WHAT YOU HAVE TO DO
Copy out each line exactly as it appears.

--- START OF DATA ---

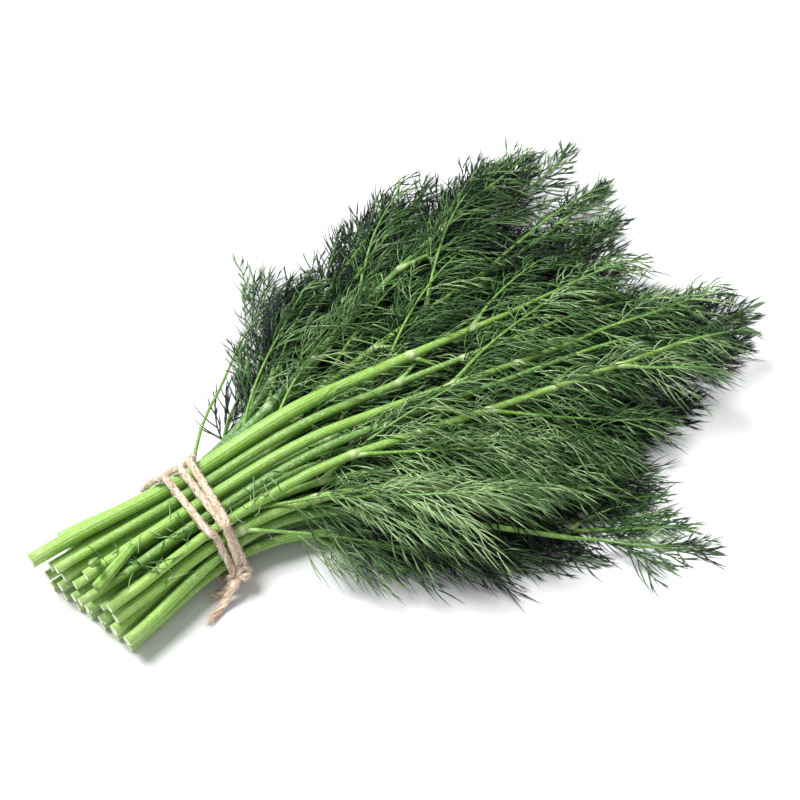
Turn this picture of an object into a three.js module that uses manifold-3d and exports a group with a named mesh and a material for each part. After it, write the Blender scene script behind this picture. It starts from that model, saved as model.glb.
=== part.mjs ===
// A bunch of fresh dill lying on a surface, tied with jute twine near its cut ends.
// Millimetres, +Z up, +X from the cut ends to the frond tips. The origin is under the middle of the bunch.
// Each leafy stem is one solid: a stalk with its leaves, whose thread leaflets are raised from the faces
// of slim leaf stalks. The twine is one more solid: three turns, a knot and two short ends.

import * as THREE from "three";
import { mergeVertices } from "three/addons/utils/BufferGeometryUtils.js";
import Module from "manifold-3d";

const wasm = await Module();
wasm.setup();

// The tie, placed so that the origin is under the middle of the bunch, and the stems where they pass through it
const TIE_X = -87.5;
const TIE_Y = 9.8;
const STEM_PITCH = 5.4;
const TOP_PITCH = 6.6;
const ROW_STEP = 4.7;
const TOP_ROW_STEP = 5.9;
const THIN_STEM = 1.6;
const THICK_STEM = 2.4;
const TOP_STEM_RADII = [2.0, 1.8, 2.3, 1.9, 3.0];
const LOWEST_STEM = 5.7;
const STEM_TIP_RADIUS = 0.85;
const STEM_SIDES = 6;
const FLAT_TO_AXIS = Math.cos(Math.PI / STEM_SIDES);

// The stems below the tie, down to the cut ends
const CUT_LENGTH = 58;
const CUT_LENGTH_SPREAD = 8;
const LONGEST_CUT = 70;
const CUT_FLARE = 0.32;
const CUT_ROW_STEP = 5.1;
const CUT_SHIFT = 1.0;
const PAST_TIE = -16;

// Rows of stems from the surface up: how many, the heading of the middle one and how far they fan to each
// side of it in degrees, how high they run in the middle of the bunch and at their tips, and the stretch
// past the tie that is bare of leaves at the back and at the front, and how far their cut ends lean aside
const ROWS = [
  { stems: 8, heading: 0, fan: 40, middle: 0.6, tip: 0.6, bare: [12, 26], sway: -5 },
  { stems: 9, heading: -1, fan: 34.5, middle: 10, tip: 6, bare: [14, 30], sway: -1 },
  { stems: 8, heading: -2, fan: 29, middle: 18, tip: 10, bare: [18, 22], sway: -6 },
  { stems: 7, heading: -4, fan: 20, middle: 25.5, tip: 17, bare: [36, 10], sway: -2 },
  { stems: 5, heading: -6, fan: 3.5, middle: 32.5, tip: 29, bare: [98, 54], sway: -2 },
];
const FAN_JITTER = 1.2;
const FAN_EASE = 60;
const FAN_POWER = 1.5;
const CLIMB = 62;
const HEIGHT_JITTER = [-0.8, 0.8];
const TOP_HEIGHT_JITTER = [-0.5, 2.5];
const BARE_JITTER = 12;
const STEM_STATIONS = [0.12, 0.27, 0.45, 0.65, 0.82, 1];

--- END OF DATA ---

RESULT FOR THIS EXERCISE
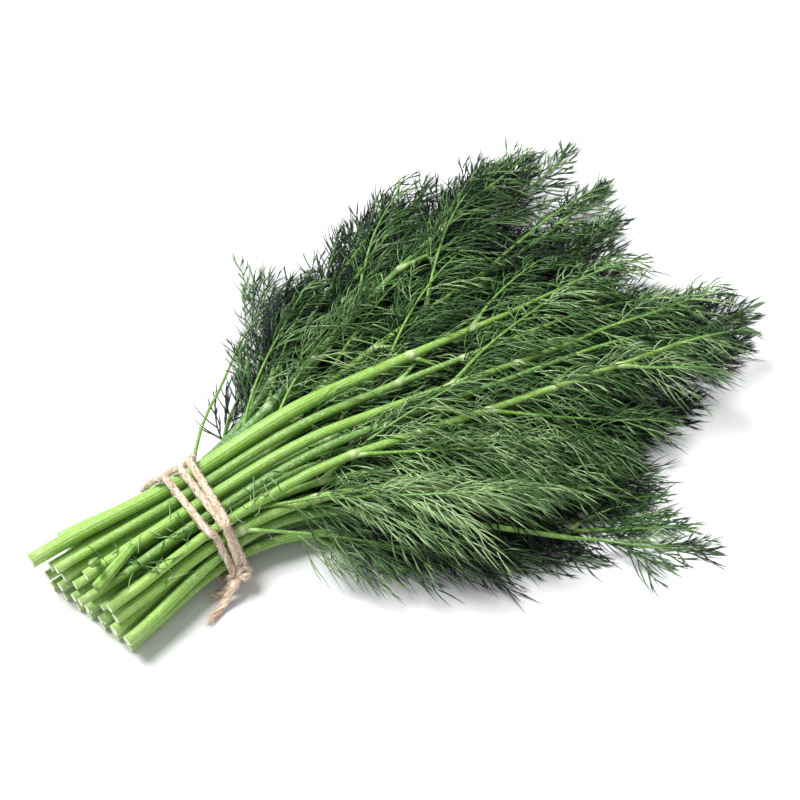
Turn this picture of an object into a three.js module that uses manifold-3d and exports a group with a named mesh and a material for each part. After it, write the Blender scene script behind this picture. It starts from that model, saved as model.glb.
=== part.mjs ===
// A bunch of fresh dill lying on a surface, tied with jute twine near its cut ends.
// Millimetres, +Z up, +X from the cut ends to the frond tips. The origin is under the middle of the bunch.
// Each leafy stem is one solid: a stalk with its leaves, whose thread leaflets are raised from the faces
// of slim leaf stalks. The twine is one more solid: three turns, a knot and two short ends.

import * as THREE from "three";
import { mergeVertices } from "three/addons/utils/BufferGeometryUtils.js";
import Module from "manifold-3d";

const wasm = await Module();
wasm.setup();

// The tie, placed so that the origin is under the middle of the bunch, and the stems where they pass through it
const TIE_X = -87.5;
const TIE_Y = 9.8;
const STEM_PITCH = 5.4;
const TOP_PITCH = 6.6;
const ROW_STEP = 4.7;
const TOP_ROW_STEP = 5.9;
const THIN_STEM = 1.6;
const THICK_STEM = 2.4;
const TOP_STEM_RADII = [2.0, 1.8, 2.3, 1.9, 3.0];
const LOWEST_STEM = 5.7;
const STEM_TIP_RADIUS = 0.85;
const STEM_SIDES = 6;
const FLAT_TO_AXIS = Math.cos(Math.PI / STEM_SIDES);

// The stems below the tie, down to the cut ends
const CUT_LENGTH = 58;
const CUT_LENGTH_SPREAD = 8;
const LONGEST_CUT = 70;
const CUT_FLARE = 0.32;
const CUT_ROW_STEP = 5.1;
const CUT_SHIFT = 1.0;
const PAST_TIE = -16;

// Rows of stems from the surface up: how many, the heading of the middle one and how far they fan to each
// side of it in degrees, how high they run in the middle of the bunch and at their tips, and the stretch
// past the tie that is bare of leaves at the back and at the front, and how far their cut ends lean aside
const ROWS = [
  { stems: 8, heading: 0, fan: 40, middle: 0.6, tip: 0.6, bare: [12, 26], sway: -5 },
  { stems: 9, heading: -1, fan: 34.5, middle: 10, tip: 6, bare: [14, 30], sway: -1 },
  { stems: 8, heading: -2, fan: 29, middle: 18, tip: 10, bare: [18, 22], sway: -6 },
  { stems: 7, heading: -4, fan: 20, middle: 25.5, tip: 17, bare: [36, 10], sway: -2 },
  { stems: 5, heading: -6, fan: 3.5, middle: 32.5, tip: 29, bare: [98, 54], sway: -2 },
];
const FAN_JITTER = 1.2;
const FAN_EASE = 60;
const FAN_POWER = 1.5;
const CLIMB = 62;
const HEIGHT_JITTER = [-0.8, 0.8];
const TOP_HEIGHT_JITTER = [-0.5, 2.5];
const BARE_JITTER = 12;
const STEM_STATIONS = [0.12, 0.27, 0.45, 0.65, 0.82, 1];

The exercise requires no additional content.